- _Task_
Each line below should be quoted exactly, please.

━━━━━ Information shown

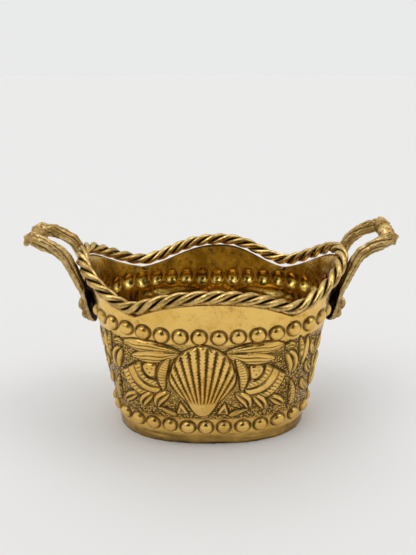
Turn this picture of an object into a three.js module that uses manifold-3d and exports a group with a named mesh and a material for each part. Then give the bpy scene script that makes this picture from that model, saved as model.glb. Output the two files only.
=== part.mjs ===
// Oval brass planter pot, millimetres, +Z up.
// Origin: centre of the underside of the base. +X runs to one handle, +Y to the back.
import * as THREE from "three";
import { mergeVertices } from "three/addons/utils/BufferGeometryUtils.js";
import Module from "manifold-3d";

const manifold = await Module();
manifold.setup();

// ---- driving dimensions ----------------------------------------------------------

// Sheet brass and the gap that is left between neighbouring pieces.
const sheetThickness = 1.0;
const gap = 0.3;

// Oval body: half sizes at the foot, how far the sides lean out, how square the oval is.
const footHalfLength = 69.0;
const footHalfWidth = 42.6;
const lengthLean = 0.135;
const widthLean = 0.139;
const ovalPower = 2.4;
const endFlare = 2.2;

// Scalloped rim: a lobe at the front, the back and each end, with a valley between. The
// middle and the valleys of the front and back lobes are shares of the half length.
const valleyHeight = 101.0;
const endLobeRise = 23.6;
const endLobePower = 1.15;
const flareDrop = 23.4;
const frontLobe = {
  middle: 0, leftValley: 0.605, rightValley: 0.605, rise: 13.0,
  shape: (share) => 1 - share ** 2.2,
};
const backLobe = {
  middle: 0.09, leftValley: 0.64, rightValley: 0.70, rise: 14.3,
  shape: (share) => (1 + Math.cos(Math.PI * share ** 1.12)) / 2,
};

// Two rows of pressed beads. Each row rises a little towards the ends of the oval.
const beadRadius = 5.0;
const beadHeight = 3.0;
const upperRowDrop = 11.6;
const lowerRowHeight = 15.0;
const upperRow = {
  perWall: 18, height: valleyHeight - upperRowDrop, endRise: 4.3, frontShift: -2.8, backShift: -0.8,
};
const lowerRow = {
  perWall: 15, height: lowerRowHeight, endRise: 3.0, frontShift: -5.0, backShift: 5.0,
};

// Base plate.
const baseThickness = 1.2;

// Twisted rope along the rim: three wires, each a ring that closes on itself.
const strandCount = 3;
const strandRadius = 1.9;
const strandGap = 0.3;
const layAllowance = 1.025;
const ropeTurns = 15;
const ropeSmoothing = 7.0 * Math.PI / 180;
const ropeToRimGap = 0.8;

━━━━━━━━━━

- _Task result_
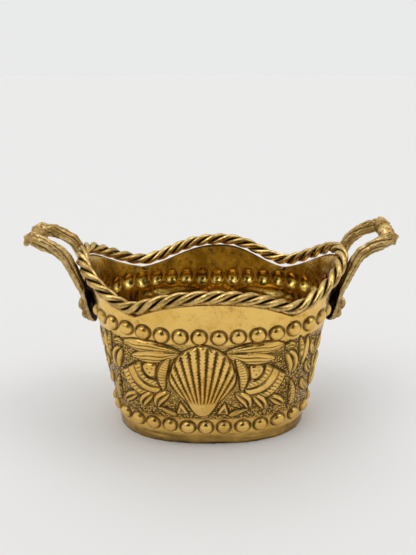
Turn this picture of an object into a three.js module that uses manifold-3d and exports a group with a named mesh and a material for each part. Then give the bpy scene script that makes this picture from that model, saved as model.glb. Output the two files only.
=== part.mjs ===
// Oval brass planter pot, millimetres, +Z up.
// Origin: centre of the underside of the base. +X runs to one handle, +Y to the back.
import * as THREE from "three";
import { mergeVertices } from "three/addons/utils/BufferGeometryUtils.js";
import Module from "manifold-3d";

const manifold = await Module();
manifold.setup();

// ---- driving dimensions ----------------------------------------------------------

// Sheet brass and the gap that is left between neighbouring pieces.
const sheetThickness = 1.0;
const gap = 0.3;

// Oval body: half sizes at the foot, how far the sides lean out, how square the oval is.
const footHalfLength = 69.0;
const footHalfWidth = 42.6;
const lengthLean = 0.135;
const widthLean = 0.139;
const ovalPower = 2.4;
const endFlare = 2.2;

// Scalloped rim: a lobe at the front, the back and each end, with a valley between. The
// middle and the valleys of the front and back lobes are shares of the half length.
const valleyHeight = 101.0;
const endLobeRise = 23.6;
const endLobePower = 1.15;
const flareDrop = 23.4;
const frontLobe = {
  middle: 0, leftValley: 0.605, rightValley: 0.605, rise: 13.0,
  shape: (share) => 1 - share ** 2.2,
};
const backLobe = {
  middle: 0.09, leftValley: 0.64, rightValley: 0.70, rise: 14.3,
  shape: (share) => (1 + Math.cos(Math.PI * share ** 1.12)) / 2,
};

// Two rows of pressed beads. Each row rises a little towards the ends of the oval.
const beadRadius = 5.0;
const beadHeight = 3.0;
const upperRowDrop = 11.6;
const lowerRowHeight = 15.0;
const upperRow = {
  perWall: 18, height: valleyHeight - upperRowDrop, endRise: 4.3, frontShift: -2.8, backShift: -0.8,
};
const lowerRow = {
  perWall: 15, height: lowerRowHeight, endRise: 3.0, frontShift: -5.0, backShift: 5.0,
};

// Base plate.
const baseThickness = 1.2;

// Twisted rope along the rim: three wires, each a ring that closes on itself.
const strandCount = 3;
const strandRadius = 1.9;
const strandGap = 0.3;
const layAllowance = 1.025;
const ropeTurns = 15;
const ropeSmoothing = 7.0 * Math.PI / 180;
const ropeToRimGap = 0.8;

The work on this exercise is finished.